Simplification: do it last, every time

Train your child to always check whether the answer can be simplified. 6/8 should become 3/4. 10/15 should become 2/3. This habit alone catches a huge share of the "wrong" answers on tests where the math was right but the form was wrong.

Mixed numbers and improper fractions

Around the middle of fifth grade, mixed numbers (4 1/4) and improper fractions (17/4) start showing up everywhere. The conversion both ways is just division: how many times does the denominator go into the numerator (whole), and what's left over (new numerator). Drill this until it's automatic with improper fractions to mixed numbers practice.

A realistic timeline

Most kids need about three months of consistent practice — 10 to 15 minutes a day, four or five days a week — to feel comfortable with all of fifth-grade fractions. If your child is two months in and still struggling with equivalents, slow down rather than push forward.
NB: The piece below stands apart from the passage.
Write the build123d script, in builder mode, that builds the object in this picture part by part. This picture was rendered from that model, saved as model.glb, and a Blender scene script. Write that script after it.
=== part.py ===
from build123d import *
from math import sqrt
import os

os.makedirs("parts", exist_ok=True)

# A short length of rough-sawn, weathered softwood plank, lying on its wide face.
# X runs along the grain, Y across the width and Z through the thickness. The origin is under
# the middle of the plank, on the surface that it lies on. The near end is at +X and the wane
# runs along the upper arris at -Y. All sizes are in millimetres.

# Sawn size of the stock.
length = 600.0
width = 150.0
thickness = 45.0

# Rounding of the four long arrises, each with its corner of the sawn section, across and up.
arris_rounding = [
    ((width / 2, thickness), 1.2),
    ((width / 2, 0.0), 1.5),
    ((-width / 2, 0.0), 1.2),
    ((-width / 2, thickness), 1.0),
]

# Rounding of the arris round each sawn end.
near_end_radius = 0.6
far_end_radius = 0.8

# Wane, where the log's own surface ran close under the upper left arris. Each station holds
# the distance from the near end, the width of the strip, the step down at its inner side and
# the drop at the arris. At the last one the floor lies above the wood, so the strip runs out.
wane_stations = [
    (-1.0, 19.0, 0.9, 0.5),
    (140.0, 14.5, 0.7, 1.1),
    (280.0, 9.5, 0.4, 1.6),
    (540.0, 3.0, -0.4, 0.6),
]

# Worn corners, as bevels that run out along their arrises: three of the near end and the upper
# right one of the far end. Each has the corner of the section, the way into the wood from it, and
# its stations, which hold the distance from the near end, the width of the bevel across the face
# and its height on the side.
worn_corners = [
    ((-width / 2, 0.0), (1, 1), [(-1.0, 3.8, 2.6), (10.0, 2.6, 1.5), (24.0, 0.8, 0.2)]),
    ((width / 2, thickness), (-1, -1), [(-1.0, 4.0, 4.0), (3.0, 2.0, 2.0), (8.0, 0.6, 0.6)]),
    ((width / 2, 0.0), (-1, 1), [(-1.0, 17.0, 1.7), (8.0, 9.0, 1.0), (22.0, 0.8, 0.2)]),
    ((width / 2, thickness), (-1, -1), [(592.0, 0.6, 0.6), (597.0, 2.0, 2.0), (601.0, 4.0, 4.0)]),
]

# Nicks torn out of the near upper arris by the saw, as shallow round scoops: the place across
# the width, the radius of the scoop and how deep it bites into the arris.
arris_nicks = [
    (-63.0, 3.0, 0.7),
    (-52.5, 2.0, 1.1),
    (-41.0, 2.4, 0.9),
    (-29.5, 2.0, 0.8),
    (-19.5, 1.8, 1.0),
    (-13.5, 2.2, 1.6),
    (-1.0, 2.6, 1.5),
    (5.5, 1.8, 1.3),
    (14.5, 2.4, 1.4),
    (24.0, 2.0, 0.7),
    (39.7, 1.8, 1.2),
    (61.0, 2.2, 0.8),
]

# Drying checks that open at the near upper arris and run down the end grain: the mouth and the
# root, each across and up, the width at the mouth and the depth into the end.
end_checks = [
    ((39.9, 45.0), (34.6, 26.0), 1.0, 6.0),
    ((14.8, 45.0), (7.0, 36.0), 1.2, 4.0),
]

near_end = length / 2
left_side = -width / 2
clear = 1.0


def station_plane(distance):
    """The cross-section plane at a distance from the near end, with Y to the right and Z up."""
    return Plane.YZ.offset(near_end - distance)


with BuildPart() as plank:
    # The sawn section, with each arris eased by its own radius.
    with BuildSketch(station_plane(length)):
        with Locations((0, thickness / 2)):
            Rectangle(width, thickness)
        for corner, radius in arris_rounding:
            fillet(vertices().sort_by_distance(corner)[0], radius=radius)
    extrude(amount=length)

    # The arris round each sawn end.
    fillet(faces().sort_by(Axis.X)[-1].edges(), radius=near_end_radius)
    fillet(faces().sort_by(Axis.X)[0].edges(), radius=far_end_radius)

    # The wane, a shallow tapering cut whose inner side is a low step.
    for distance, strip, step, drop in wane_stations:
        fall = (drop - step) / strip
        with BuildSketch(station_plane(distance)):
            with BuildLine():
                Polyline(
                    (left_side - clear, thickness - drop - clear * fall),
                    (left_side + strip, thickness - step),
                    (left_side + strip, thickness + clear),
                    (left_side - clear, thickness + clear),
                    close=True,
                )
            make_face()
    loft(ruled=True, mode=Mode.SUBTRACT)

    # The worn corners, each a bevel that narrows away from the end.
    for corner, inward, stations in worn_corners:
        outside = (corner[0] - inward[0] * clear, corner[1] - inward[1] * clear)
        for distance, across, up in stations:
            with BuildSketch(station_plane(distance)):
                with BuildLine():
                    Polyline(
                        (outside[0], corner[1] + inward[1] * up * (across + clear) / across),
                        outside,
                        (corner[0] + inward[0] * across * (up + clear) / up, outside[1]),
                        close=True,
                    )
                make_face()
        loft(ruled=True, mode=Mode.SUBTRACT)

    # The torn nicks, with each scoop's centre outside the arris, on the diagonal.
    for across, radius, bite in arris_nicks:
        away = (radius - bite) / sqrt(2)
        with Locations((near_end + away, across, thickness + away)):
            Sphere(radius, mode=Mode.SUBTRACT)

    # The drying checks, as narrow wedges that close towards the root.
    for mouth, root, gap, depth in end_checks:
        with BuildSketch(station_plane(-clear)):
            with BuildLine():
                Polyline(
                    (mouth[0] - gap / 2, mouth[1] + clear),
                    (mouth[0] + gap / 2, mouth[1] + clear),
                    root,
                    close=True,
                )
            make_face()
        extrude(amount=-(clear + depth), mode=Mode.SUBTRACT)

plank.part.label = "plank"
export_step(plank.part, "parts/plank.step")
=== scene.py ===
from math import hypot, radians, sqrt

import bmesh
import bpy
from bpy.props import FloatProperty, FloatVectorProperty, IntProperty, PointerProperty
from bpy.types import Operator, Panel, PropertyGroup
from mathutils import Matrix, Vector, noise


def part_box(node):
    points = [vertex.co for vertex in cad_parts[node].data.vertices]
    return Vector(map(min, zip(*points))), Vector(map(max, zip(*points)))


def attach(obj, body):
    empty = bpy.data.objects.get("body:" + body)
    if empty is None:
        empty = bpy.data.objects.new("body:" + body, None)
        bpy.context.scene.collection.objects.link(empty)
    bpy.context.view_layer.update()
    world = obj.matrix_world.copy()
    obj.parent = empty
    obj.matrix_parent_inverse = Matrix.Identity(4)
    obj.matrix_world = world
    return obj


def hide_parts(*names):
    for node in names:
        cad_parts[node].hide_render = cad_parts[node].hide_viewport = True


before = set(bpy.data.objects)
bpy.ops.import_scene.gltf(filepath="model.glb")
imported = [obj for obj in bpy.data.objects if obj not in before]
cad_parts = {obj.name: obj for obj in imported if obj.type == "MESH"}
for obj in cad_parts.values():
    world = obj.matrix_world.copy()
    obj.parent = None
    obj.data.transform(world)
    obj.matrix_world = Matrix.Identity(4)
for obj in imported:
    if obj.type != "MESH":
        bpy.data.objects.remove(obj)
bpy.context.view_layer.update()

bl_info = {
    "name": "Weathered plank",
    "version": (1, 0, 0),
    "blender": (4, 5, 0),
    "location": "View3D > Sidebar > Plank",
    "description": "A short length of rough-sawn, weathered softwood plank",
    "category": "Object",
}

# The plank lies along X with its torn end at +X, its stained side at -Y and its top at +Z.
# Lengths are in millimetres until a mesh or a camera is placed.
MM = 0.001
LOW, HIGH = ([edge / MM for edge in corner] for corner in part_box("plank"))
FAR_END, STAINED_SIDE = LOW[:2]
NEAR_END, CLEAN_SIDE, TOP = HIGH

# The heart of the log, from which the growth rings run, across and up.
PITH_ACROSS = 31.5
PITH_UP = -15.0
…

Speed comes from confidence, and confidence comes from getting the fundamentals to feel obvious.

What to do if they hit a wall

If your child shuts down, the issue is almost always one of three things: they don't really get equivalents, they're sloppy with multiplication facts, or they're trying to do too much in their head. Get scratch paper out, slow down, and go back to the level below where the trouble started. Skipping back a step always feels easier than pushing through, and it actually works.

You don't need to be a math teacher to help. You just need patience, the right order of topics, and the willingness to let your child explain their thinking out loud — that's where the real learning happens.